29. An acoustic energy absorbing device comprising:
a conduit having an interior surface, means for absorbing acoustic energy from fluid flowing through said conduit without providing substantial surface resistance to the fluid flow, said means comprising a plurality of flexible fibers, each fiber having a fixed end thereof operatively attached to at least a portion of said conduit interior surface, and having a free end thereof extending inwardly from the conduit interior surface, said fiber free ends being adapted to extend generally parallel to, and in the direction of, the direction of fluid flow in said conduit.

30. A device as claimed in claim 28 or 29, wherein said fibers have an average diameter of 1 to 50 microns.

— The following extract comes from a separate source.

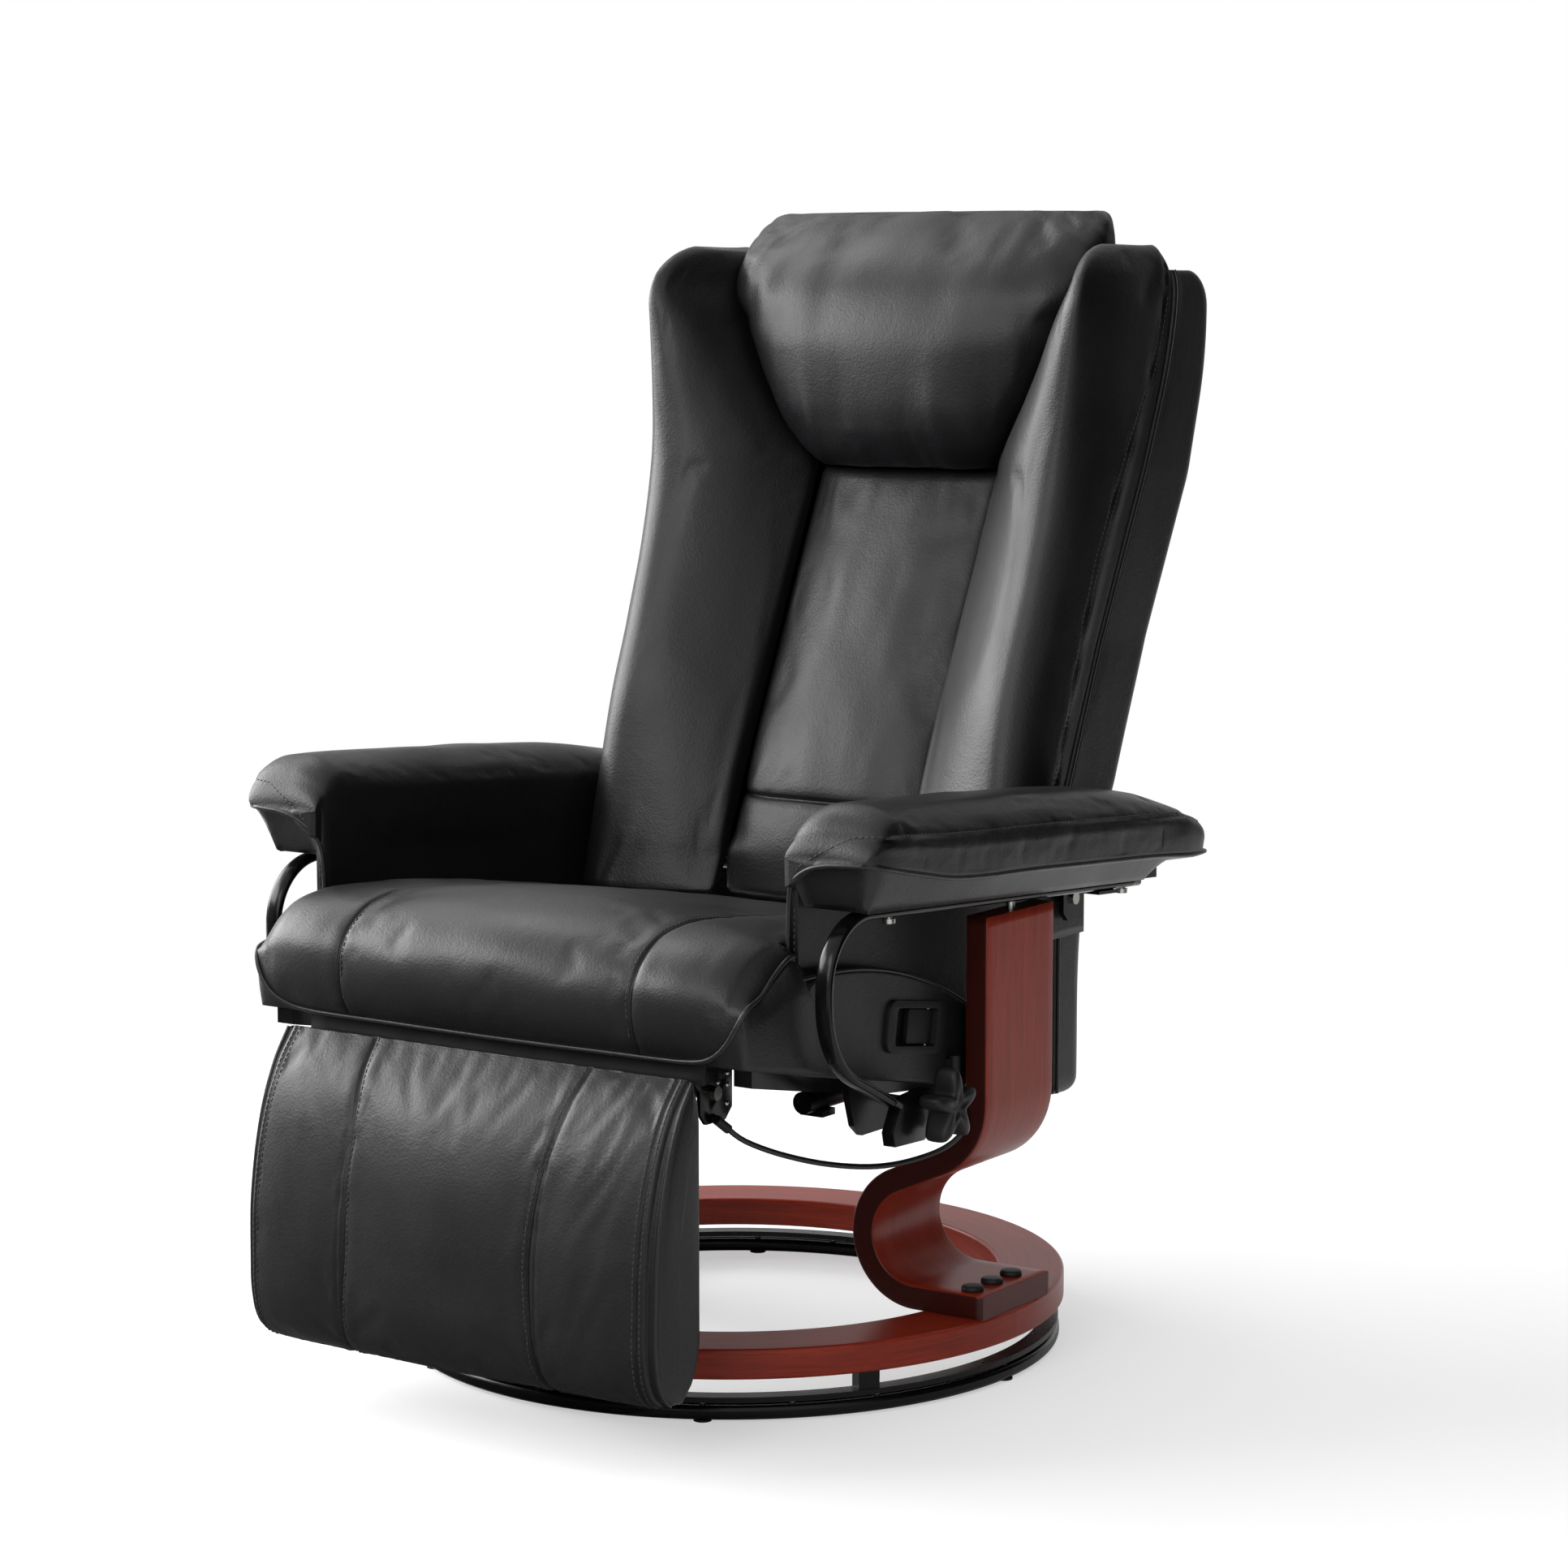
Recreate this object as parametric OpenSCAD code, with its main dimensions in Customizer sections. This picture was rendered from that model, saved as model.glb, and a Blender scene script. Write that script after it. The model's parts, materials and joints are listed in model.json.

31. A device as claimed in claim 29, wherein said conduit has a circular cross-section, and the free ends of the fibers define a regular geometrical surface beyond which there is no or relatively little obstruction to the passage of a fluid through the conduit, said geo-metrical surface being circular in cross-section and generally concentric with said conduit.

32. A device as claimed in claim 29, further comprising means for retaining said plurality of fibers in place in operative attachment to said conduit interior surface, said means comprising a spiral coil of rod or wire.

33. A device as claimed in claim 29, further comprising means for retaining said plurality of fibers in place in operative attachment to said conduit interior surface, said means comprising a wire mesh.

34. A device for absorbing acoustic energy from a fluid stream which device comprises a surface past which the stream can flow, said surface having a multiplicity of fibrous or filamentous members operatively attached to and extending from said surface, said members having an average diameter of 1 to 50 microns and being adapted to extend generally parallel to and in the direction of fluid flow to provide an unobstructed fluid flow passage.

35. A device according to claim 34, wherein said surface is defined by the interior of a tubular member.